# INSTRUCTION
Wherever the string "this" appears, copy the whole line.
------------------------
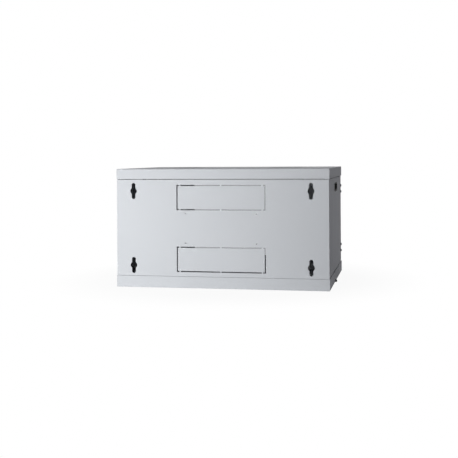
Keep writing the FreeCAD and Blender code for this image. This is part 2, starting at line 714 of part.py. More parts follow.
def make_rail_support(side, upper, name):
    """A channel along a cover's side, whose inner web carries the rack rails in a long slot."""
    level = 1 if upper else -1
    web_z = across(level, "roof - support_height", "roof")
    base_z = across(level, "roof - frame_sheet", "roof")
    lip_z = across(level, "roof - support_lip", "roof")
    run = ("post_back + post_rebate - frame_sheet + support_gap", "rear_seat_end - support_gap")
    rear_flange = "-(skin) - frame_sheet"
    pieces = [
        box(
            across(side, "web_inner", "post_inner"),
            ("post_front + frame_sheet", rear_flange),
            web_z,
            "Web",
        ),
        box(across(side, "web_inner", "inner"), run, base_z, "Base"),
        box(across(side, "inner - frame_sheet", "inner"), run, lip_z, "Lip"),
        box(
            across(side, "web_inner", "inner - rear_post_face + post_rebate"),
            (f"{rear_flange} - frame_sheet", rear_flange),
            web_z,
            "RearTab",
        ),
    ]
    middle = at(level, "support_middle")
    through = across(side, "web_inner - 1", "post_inner + 1")
    slot_length = "rail_travel + rail_screw_pitch + 2 * rail_screw_radius + 2 * bolt_play"
    tools = [
        stadium(
            "xy",
            ("0", "rail_screw + rail_travel / 2", middle),
            "rail_screw_radius + bolt_play",
            slot_length,
            through,
        ),
        rod(
            "x",
            ("0", "post_front + post_lip / 2", middle),
            "support_screw_radius + bolt_play",
            through,
        ),
    ]
    if not upper:
        flange = across(side, "inner - frame_sheet - 1", "inner + 1")
        knob = ("0", "knob_place", "knob_rise - top")
        tools.append(rod("x", knob, "knob_shank_radius + bolt_play", flange))
        lip = "inner - frame_sheet"
        room = box(
            across(side, f"{lip} - knob_nut_height - nut_past - 1", lip),
            ("knob_place - knob_nut_room", "knob_place + knob_nut_room"),
            ("floor - 1", "floor + frame_sheet + 1"),
            "NutRoom",
        )
        tools.append(room)
    return label(cut(fuse(pieces), tools, "Support"), name)


def bolt(side, point, shank, head_radius, head_height, head, tip, name="Bolt"):
    """A round-headed screw across the cabinet: its head stands on a face, its tip lies inward."""
    pieces = [
        rod("x", point, head_radius, across(side, head, f"{head} + {head_height}"), "Head"),
        rod("x", point, shank, across(side, tip, head), "Shank"),
    ]
    return fuse(pieces, name)


def nut(side, point, flats, bore, span, name="Nut"):
    """A hexagon nut on a screw that lies across the cabinet."""
    near, far = span
    body_span = across(side, near, far)
    bore_span = across(side, f"{near} - 1", f"{far} + 1")
    solid = hexagon("x", point, flats, body_span)
    return cut(solid, [rod("x", point, bore, bore_span, "Bore")], name)


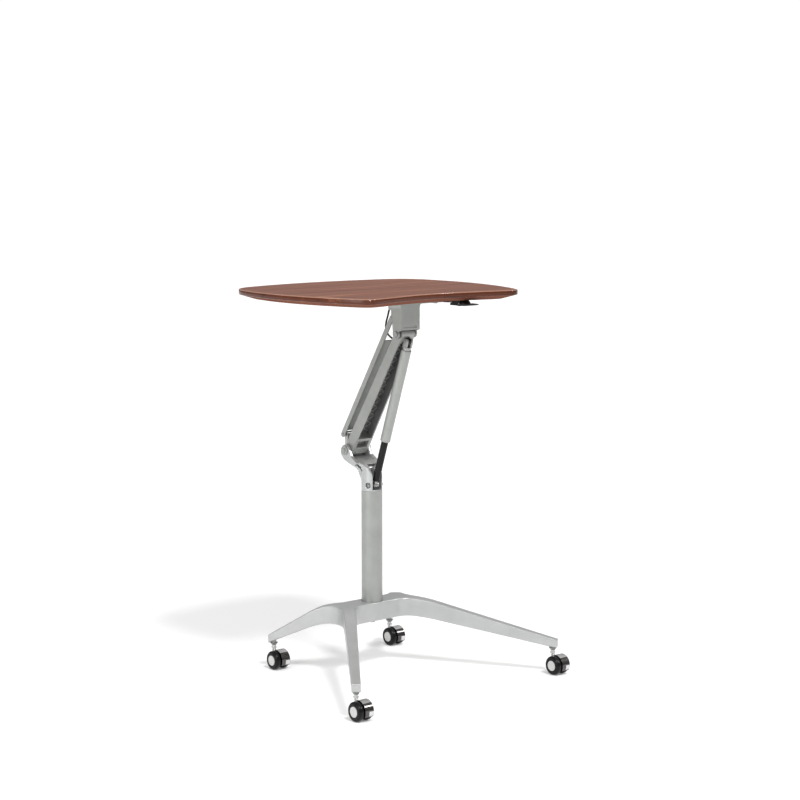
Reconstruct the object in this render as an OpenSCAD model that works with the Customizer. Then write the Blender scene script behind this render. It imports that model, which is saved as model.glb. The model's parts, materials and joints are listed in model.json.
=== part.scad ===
// Mobile laptop desk on casters, raised and lowered by a parallel arm with a gas spring.
// +Z is up, the user stands on the -Y side, and the floor is z = 0.

/* [Worktop] */
// Height of the worktop's top face above the floor, arm raised
top_height = 1040; // [1036:1:1044]
// Thickness of the worktop
top_thick = 25; // [22:1:28]
// Height of the upright band round the worktop's edge
edge_band = 13; // [10:1:15]
// How far the chamfer under the edge runs in
chamfer_in = 34; // [20:1:38]
// Half of the worktop's width between its rear corners
rear_half = 300; // [280:5:320]
// Half of the worktop's width between its front corners
front_half = 254; // [235:1:260]
// Depth of the hollow in the front edge
front_hollow = 78; // [40:1:90]

/* [Lift arm] */
// Distance between the arm's two pivots
arm_len = 390; // [380:1:400]
// Angle of the raised arm above the horizontal
arm_angle = 58; // [57:0.5:59]
// Depth of the arm's flanges
arm_depth = 31; // [28:1:32]
// Half of the arm's width at its lower end
arm_half_low = 28; // [26:0.5:28]
// Half of the arm's width at its upper end
arm_half_high = 22; // [21:0.5:23]
// Thickness of the arm's flanges and web
arm_wall = 4; // [3:0.5:5]
// Number of X shaped ribs inside the arm
rib_count = 11; // [6:1:12]

/* [Gas spring] */
// Diameter of the black cylinder
cyl_d = 19; // [17:0.5:20]
// Outer diameter of the silver cover tube
cover_d = 27; // [25:0.5:28]
// Diameter of the piston rod
rod_d = 8; // [6:1:10]

/* [Column and base] */
// Diameter of the column
column_d = 57; // [50:0.5:58]
// Height of the column's top above the floor
column_top = 492; // [490:1:494]
// Height of the base's top above the floor
base_top = 188; // [180:1:192]
// Depth of the base at the column
base_depth = 50; // [44:1:54]
// Depth of a leg at its end
leg_end_depth = 22; // [18:1:26]

/* [Casters] */
// Diameter of the twin wheels
wheel_d = 51; // [48:1:52]
// Width of one wheel
wheel_w = 17; // [15:0.5:18]
// How far the wheel's axle trails the swivel stem
trail = 18; // [15:1:20]

/* [Hidden] */
$fn = 48;
eps = 0.01;

// Where the column's axis stands, so that the whole desk is centred on the origin
column_y = 69.2;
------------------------
# FULL SOLUTION
Keep writing the FreeCAD and Blender code for this image. This is part 2, starting at line 714 of part.py. More parts follow.
Reconstruct the object in this render as an OpenSCAD model that works with the Customizer. Then write the Blender scene script behind this render. It imports that model, which is saved as model.glb. The model's parts, materials and joints are listed in model.json.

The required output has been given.